The Tigers got it because they did just enough. They were also the beneficiaries of one of the most nonsensical unimaginable penalties probably ever in this 67-game series.

LSU’s defense allowed more than 600 yards for the third time this season and the second time in two weeks (650 in the 55-17 loss to Alabama) in what might be a first in Tigers’ football history.

Yet in six trips deep in the red zone starting at the LSU 10-yard line, the Gators gained just 26 yards including 9 rushes for 12 yards and 2 of 7 passes for 14 yards. Out of a possible 42 points (six TDs, six extra points), Florida scored just 20 points (two TDs and extra points) and two field goals.

LSU’s much-maligned defense forced three turnovers by Florida QB Kyle Trask, including cornerback Eli Ricks’ 68-yard TD interception return that gave the Tigers a 14-7 early in the second quarter.

“We probably had one of the worst starts that we have ever had,” Trask said of the first half. “Turning the ball over that many times, it’s hard to win games. I take full responsibility. I just got to play cleaner.”

Offensively, the Tigers’ 418 yards weren’t spectacular. But the offense, deftly guided by first-time starting true freshman quarterback Max Johnson, had no turnovers, minimal lost yardage (18 yards) on just six negative plays out of 86, went 8 for 18 on third-down conversions (Johnson accounting for four) and had LSU’s second best rushing game of the year (179 yards on 50 carries).

Johnson, who threw for 239 yards and three TDs and ran for 52 yards on 18 carries despite being sacked twice, finally got a chance to show what he could do as a starter with a game plan tailored to his strengths and playing with the first-team offense.

“I was really comfortable,” Johnson said. “(Offensive coordinator) Coach (Steve) Ensminger put me in the right positions. The O-line did a great job protecting me. The backs did a great job and the receivers made plays for me.”

Including first-time starting tight end Cole Taylor, who made the play of the game by simply having loose shoelaces.

On third and 10 at the LSU 25 on the Tigers’ game-winning possession, Taylor caught a 4-yard pass. As Taylor was tackled by two Florida defenders including Marco Wilson, Wilson ripped off Taylor’s shoe and threw it 20 yards downfield in his post-play exuberance.

Instead of LSU having to punt with around two minutes left to play, Florida was assessed an unsportsmanlike conduct penalty that gave the Tigers an automatic first down and a 15-yard pickup to the LSU 40.

“I think it was a great job by (LSU equipment manager Greg) Stringfellow to loosen up that shoe before the play,” LSU coach Ed Orgeron said with a laugh. “We needed a break and we got a break. I don’t think I’ve ever played in a game when an opponent threw a shoe.”

Added Johnson, “Coach O said in the meeting yesterday (Friday) that one play was going to win the game for us. That was probably the biggest play.

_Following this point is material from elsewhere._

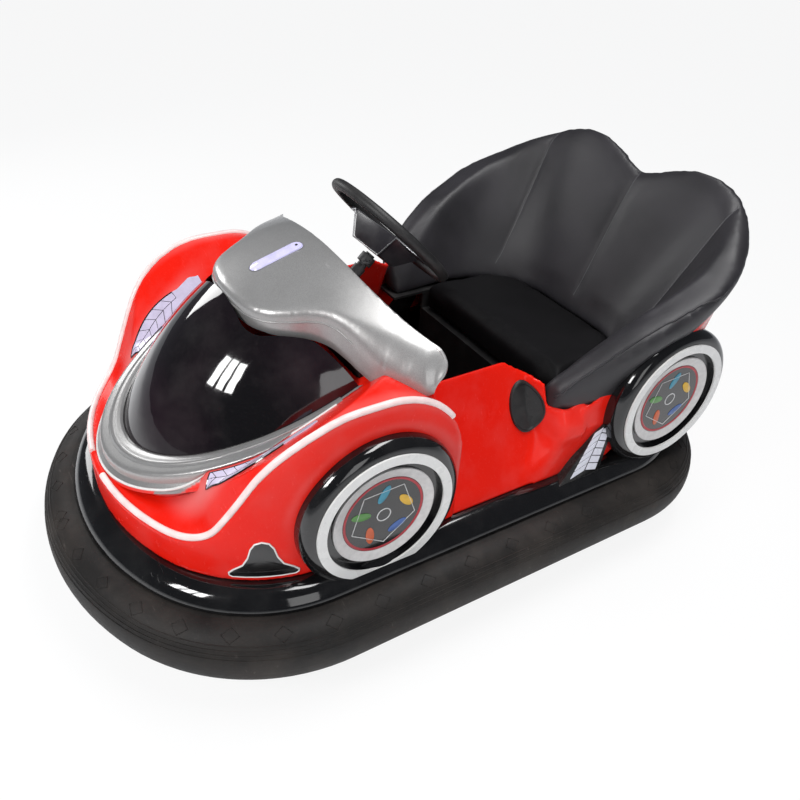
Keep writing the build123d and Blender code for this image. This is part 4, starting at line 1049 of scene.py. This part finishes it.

Our tight end Cole’s shoe came off and the defender threw it.”

Florida coach Dan Mullen said he didn’t see the shoe toss.

“I guess that’s a penalty,” said Mullen, whose 8-2 SEC Eastern Division champs play Western Division champions Alabama next Saturday in the league championship game in Atlanta. “I have no idea what happened. We get the stop at the end to win the game pretty much and we get a personal foul. We’ve got to keep working, we gotta get better and we gotta make better decisions out there on the field.”

While the Gators played without star tight end Kyle Pitts who had been hurt all week and who was scratched in pregame warmups by Mullen, LSU All-American cornerback Derek Stingley Jr. deemed himself unable to play after the warmups because of a lingering quad injury.

As the game wore on, it became a battle of attrition for the Tigers. They lost four players to injury and cornerback Cordale Flott was ejected in the first quarter for targeting.

LSU could have folded up shop like it has done too many times this season. But not on this night and not after a week when star freshman tight end Arik Gilbert opted out of the final two games of the season and when LSU self-imposed a bowl ban for this season.

“Blocking out the noise was key this week,” Orgeron said. “We had to believe in ourselves. There was a want-to about winning tonight.”

And finally, the Tigers had a happy memory this season to take home to Baton Rouge in preparation for next Saturday’s season finale against Ole Miss in Tiger Stadium.

“Wins like this and moments like these, like (strength) Coach (Tommy Moffitt) and Coach O said you’re never going to forget these,” LSU senior safety JaCoby Stevens said. “We’re going to be 50 or 60 years old talking about Cade kicking that field goal, Max diving and stretching on a third down for a first down. These moments can never be taken away.”